You could call this one fnGetRunningTotalList
***
(values as list) as list =>

let

/*
Note: List.Generate, which follows, generates a list of values from
four functions that you define and pass in as parameters. These
functions are:
(a) generate the initial value (and define/initialize/assign
the variables that will be referred to in the other three functions);
(b) test against a condition that evaluates as true or false to
determine whether to proceed to the next iteration, defined with
function (c) (described next);
(c) generate the next value. This is the code that executes
for each iteration processing each value in the list; and,
(d) selector to indicate which variable is returned, which is
required where there is more than one variable defined in
functions (a) and (c).

The interesting part of this function is part (c).

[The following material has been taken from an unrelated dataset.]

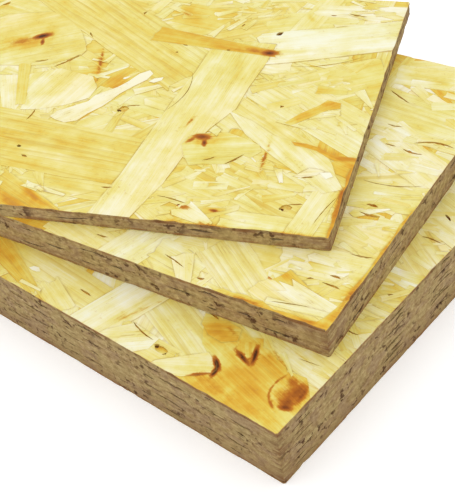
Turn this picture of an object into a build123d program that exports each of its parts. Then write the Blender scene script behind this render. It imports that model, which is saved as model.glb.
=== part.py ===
from build123d import *
import os

# A fanned stack of three OSB sample boards, sawn from pressed sheets of three thicknesses.
# Millimetres and degrees. +Z is up, and the origin is the centre of the lowest board's underside.
# The front corner of a board is the one towards +X and -Y, and the boards fan out around it.

# Sawn size of every board
board_length = 200.0
board_depth = 140.0

# The three pressed thicknesses
thin_thickness = 6.0
medium_thickness = 12.0
thick_thickness = 25.0

# How the upper boards lie: front corner set back from the lowest board's, then turned about it
medium_setback_x = 5.0
medium_setback_y = 33.0
medium_turn = 8.0
thin_setback_x = 25.0
thin_setback_y = 62.0
thin_turn = 23.5

# Crushed upright corners left by handling
corner_wear = 0.6

# Gaps between the strands, open at the sawn sides, in rows between the two faces
gap_row_pitch = 2.6
gap_column_pitch = 33.0
gap_width_min = 4.0
gap_width_max = 15.0
gap_height_min = 0.5
gap_height_max = 1.1
gap_depth_min = 1.5
gap_depth_max = 4.0
gap_cover = 0.4

# Face strands torn off along the arrises by the saw
torn_depth = 0.7
torn_pitch = 42.0
torn_length_min = 9.0
torn_length_max = 26.0
torn_reach_min = 0.8
torn_reach_max = 2.6

# Fractions whose multiples scatter evenly, so that no two gaps or torn strands are alike,
# and where each board starts in that scatter
scatter_a = 0.6180
scatter_b = 0.7549
scatter_c = 0.5698
thin_scatter_start = 11
medium_scatter_start = 7
thick_scatter_start = 3


def between(low, high, index, step):
    """A size between low and high, picked by a running index."""
    return low + (high - low) * ((index + 1) * step % 1)


def sides():
    """Each sawn side in turn: its start corner, its direction and its length."""
    corners = [
        Vector(-board_length, 0),
        Vector(0, 0),
        Vector(0, board_depth),
        Vector(-board_length, board_depth),
    ]
    for start, end in zip(corners, corners[1:] + corners[:1]):
        yield start, (end - start).normalized(), (end - start).length


def gap_outline(width, height):
    """The lens-like mouth of a gap where strands cross and don't close."""
    half_width = width / 2
    half_height = height / 2
    return Polygon(
        (-half_width, 0),
        (-0.3 * half_width, -half_height),
        (0.5 * half_width, -0.7 * half_height),
        (half_width, 0),
        (0.4 * half_width, half_height),
        (-0.5 * half_width, 0.8 * half_height),
        align=None,
    )


def strand_gaps(thickness, scatter_start):
    """The gaps that open at the four sawn sides of one board."""
    cutters = []
    index = scatter_start
    margin = torn_depth + gap_height_max / 2 + gap_cover
    rows = max(1, round((thickness - 2 * margin) / gap_row_pitch))
    row_step = (thickness - 2 * margin) / rows
    end_margin = gap_depth_max + gap_cover
    for start, along, side_length in sides():
        side = Plane(origin=start, x_dir=along, z_dir=along.cross(Vector(0, 0, 1)))
        columns = max(1, round((side_length - 2 * end_margin) / gap_column_pitch))
        column_step = (side_length - 2 * end_margin) / columns
        for row in range(rows):
            level = margin + (row + 0.5) * row_step
            for column in range(columns):
                index += 1
                width = min(between(gap_width_min, gap_width_max, index, scatter_a), column_step - gap_cover)
                height = min(between(gap_height_min, gap_height_max, index, scatter_b), row_step - gap_cover)
                depth = between(gap_depth_min, gap_depth_max, index, scatter_c)
                slack = (column_step - width) / 2
                centre = end_margin + (column + 0.5) * column_step + between(-slack, slack, index, scatter_b)
                mouth = side * Pos(centre, level) * gap_outline(width, height)
                cutters.append(extrude(mouth, amount=-depth))
    return cutters


def torn_outline(length, reach):
    """Plan of a torn-off strand end, open at the sawn side and ragged inside."""
    return Polygon(
        (0, -torn_reach_max),
        (length, -torn_reach_max),
        (length, 0.2 * reach),
        (0.7 * length, 0.5 * reach),
        (0.55 * length, reach),
        (0.2 * length, 0.6 * reach),
        (0, 0.15 * reach),
        align=None,
    )


def torn_strands(thickness, scatter_start):
    """Shallow pockets along the upper and lower arrises, one strand deep."""
    cutters = []
    index = scatter_start
    end_margin = torn_reach_max + gap_cover
    for start, along, side_length in sides():
        count = max(1, round((side_length - 2 * end_margin) / torn_pitch))
        step = (side_length - 2 * end_margin) / count
        for level, inwards in ((thickness, -1), (0, 1)):
            face = Plane(origin=start + Vector(0, 0, level), x_dir=along, z_dir=(0, 0, 1))
            for place in range(count):
                index += 1
                length = min(between(torn_length_min, torn_length_max, index, scatter_a), step - gap_cover)
                reach = between(torn_reach_min, torn_reach_max, index, scatter_b)
                begin = end_margin + place * step + (step - length) * (index * scatter_c % 1)
                plan = face * Pos(begin, 0) * torn_outline(length, reach)
                cutters.append(extrude(plan, amount=inwards * torn_depth))
    return cutters


def board(thickness, scatter_start):
    """One pressed board with its front corner at the origin and its underside at Z 0."""
    blank = Pos(-board_length / 2, board_depth / 2, thickness / 2) * Box(board_length, board_depth, thickness)
    blank = chamfer(blank.edges().filter_by(Axis.Z), corner_wear)
    return blank - strand_gaps(thickness, scatter_start) - torn_strands(thickness, scatter_start)


def laid(solid, setback_x, setback_y, turn, level):
    """A board moved to its place in the stack, turned about its front corner."""
    front_corner = Pos(board_length / 2 - setback_x, -board_depth / 2 + setback_y, level)
    return front_corner * Rot(0, 0, turn) * solid


panels = {
    "thick_panel": laid(board(thick_thickness, thick_scatter_start), 0, 0, 0, 0),
    "medium_panel": laid(
        board(medium_thickness, medium_scatter_start),
        medium_setback_x,
        medium_setback_y,
        medium_turn,
        thick_thickness,
    ),
    "thin_panel": laid(
        board(thin_thickness, thin_scatter_start),
        thin_setback_x,
        thin_setback_y,
        thin_turn,
        thick_thickness + medium_thickness,
    ),
}

os.makedirs("parts", exist_ok=True)
for name, panel in panels.items():
    export_step(panel, f"parts/{name}.step")
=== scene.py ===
import math
import bpy
import numpy as np
from mathutils import Matrix, Vector
from mathutils.geometry import delaunay_2d_cdt


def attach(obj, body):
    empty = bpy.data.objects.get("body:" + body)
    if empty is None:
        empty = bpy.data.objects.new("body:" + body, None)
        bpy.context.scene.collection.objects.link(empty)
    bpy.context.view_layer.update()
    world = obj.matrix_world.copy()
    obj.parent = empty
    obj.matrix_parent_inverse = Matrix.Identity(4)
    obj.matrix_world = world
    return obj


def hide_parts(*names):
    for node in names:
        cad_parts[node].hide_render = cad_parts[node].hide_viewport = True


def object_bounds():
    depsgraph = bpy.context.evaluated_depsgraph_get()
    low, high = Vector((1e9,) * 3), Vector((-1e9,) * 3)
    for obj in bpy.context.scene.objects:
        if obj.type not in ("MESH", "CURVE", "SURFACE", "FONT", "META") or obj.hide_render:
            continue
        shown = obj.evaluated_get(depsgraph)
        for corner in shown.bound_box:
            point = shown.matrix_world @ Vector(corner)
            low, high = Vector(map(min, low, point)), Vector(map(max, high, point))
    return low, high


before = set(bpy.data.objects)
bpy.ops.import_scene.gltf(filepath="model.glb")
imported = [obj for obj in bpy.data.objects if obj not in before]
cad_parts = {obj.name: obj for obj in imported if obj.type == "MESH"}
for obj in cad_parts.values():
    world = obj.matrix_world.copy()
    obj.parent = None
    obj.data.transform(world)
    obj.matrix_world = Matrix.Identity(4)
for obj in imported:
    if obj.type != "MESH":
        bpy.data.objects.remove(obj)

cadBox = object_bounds()
mm = 0.001

# The stack, as the solids have it. Plans of strands are in millimetres, in a board's own corner:
# its front corner is at 0, 0, and the board lies over negative x and positive y.
stack = {
    "length": 200.0,
    "depth": 140.0,
    "cornerWear": 0.3,    # how far the upright corners are rubbed back
    "faceLayer": 1.0,     # depth of the layer that the face strands are modelled in
    "sideLayer": 4.3,     # the same for the strand ends at the sawn sides
    "smoothAngle": 32,
}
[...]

Note that the
function "remembers" the values of the accumulatingValue and the row
index, "i", from the previous iteration and literally builds upon
them while storing the accumulatingValue at each iteration as it
builds the result list, "ResultTotalList".

(In C# and VB, these would be called "static variables".)

Note that (d) is necessary in this case because we need to tell
List.Generate which of the two variables (accumulatingValue and i) to
yield to the function at each iteration, as it accumulates the full
list of values.
*/

RunningTotalList
= List.Buffer(
List.Generate(
()=>
[
accumulatingValue = values{0},
i = 0
],
each [i] < List.Count(values),
each
[
accumulatingValue
= [accumulatingValue]
+ values{[i] + 1},
i = [i] + 1
],
each [accumulatingValue]
)
)

in
RunningTotalList

***

You can call this function with code something like the following, which you might call, RunningTotalCallingCode:

***
let
Source = Excel.CurrentWorkbook(){[Name="SourceTable"]}[Content],
BufferedValuesList = List.Buffer(Source[Value]),

ResultTable = Table.FromColumns(
{
Source[Value],
fnGetRunningTotalList(BufferedValuesList)
},
{
"Value",
"Running Total"
}
)
in
ResultTable

***

To generate the 100,000 rows of data I created a table with a single column called "Value" using the following Excel formula:
=randbetween(10000,100000)/100

I copied the initial set of data to values and then refreshed as I did the tests.

The one small error corrected in Imke's code was the "<=", which should be a "<" (because one side of the inequality is a record count and the other one refers to a zero-based index). This eliminates the error generated at the end of the list, and, in the example, the need for Imke's line with Table.RemoveRowsWithErrors.

I want to thank the author of the original post and also Imke and the other posters for taking up a topic that is really crucial.

23. Hi All,

Here's a version to consider...

Call this function YTD

(toPeriod)=>
let
Source = Sold,
Tally = Source{toPeriod-1},
Total = if toPeriod=1 then Tally[Sales] else Tally[Sales] + @YTD(toPeriod-1)

in
Total

Assumes you've got a Period number starting at 1 in your Source.
Just add a custom column to your calling table invoking YTD([Period])

24. Hi Ken,
using your sample data and adding an index column, you solve this with one function and a new query.
The new function is this... which I call "YTD()":
___________________________________
(Index)=>

let
Source = Sales{Index},
Total = if Index = 0 then Source[Sale] else Source[Sale] + @YTD(Index-1)
in
Total
___________________________________
and the new query is this... which I call "Sales Growth":
___________________________________
let
Source = Sales,
#"Added Custom" = Table.AddColumn(Source, "Running Total", each YTD([Index]))
in
____________________________________

Okay all done. It will produce this result:

Date Sale Index Running Total
1/01/2015 0:00 497 0 497
2/01/2015 0:00 451 1 948
2/01/2015 0:00 632 2 1580
3/01/2015 0:00 436 3 2016
4/01/2015 0:00 499 4 2515
5/01/2015 0:00 280 5 2795
6/01/2015 0:00 271 6 3066
7/01/2015 0:00 368 7 3434
8/01/2015 0:00 280 8 3714
9/01/2015 0:00 285 9 3999
10/01/2015 0:00 461 10 4460

How it works is via recursion
Each the function YTD(9) will evaluate the sum of 285 plus 3714.
It gets 3714 from YTD(8) which is evaluated as sum 280 plus 3434.
It gets 3434 from YTD(7) which is evaluated as sum 368 plus 3066 and so on

....until it reaches YTD(0) which is a terminal detected by the "If index=0" then 497

The way that M handles recursion is that a function can call itself from inside that same function provided that it uses the @ symbol when calling itself. so @YTD(Index-1) is used each time that Index is above the value 0.

25. Hey David,

That's very cool. I am curious about performance though... relatively quick, or does it have the same performance implications of standard queries farmed out to functions?

26. Hi David,

I was playing around with recursive functions to try and solve this. But before I went to far as I am dealing with millions of rows was wondering whether a recursive function might blow up the stack.

Do you know if M optimises recursive functions using tail end recursion or anything like that.

27. Hi Ben,

I've found that reaching to functions which are executed for each line of a query can be a very slow process.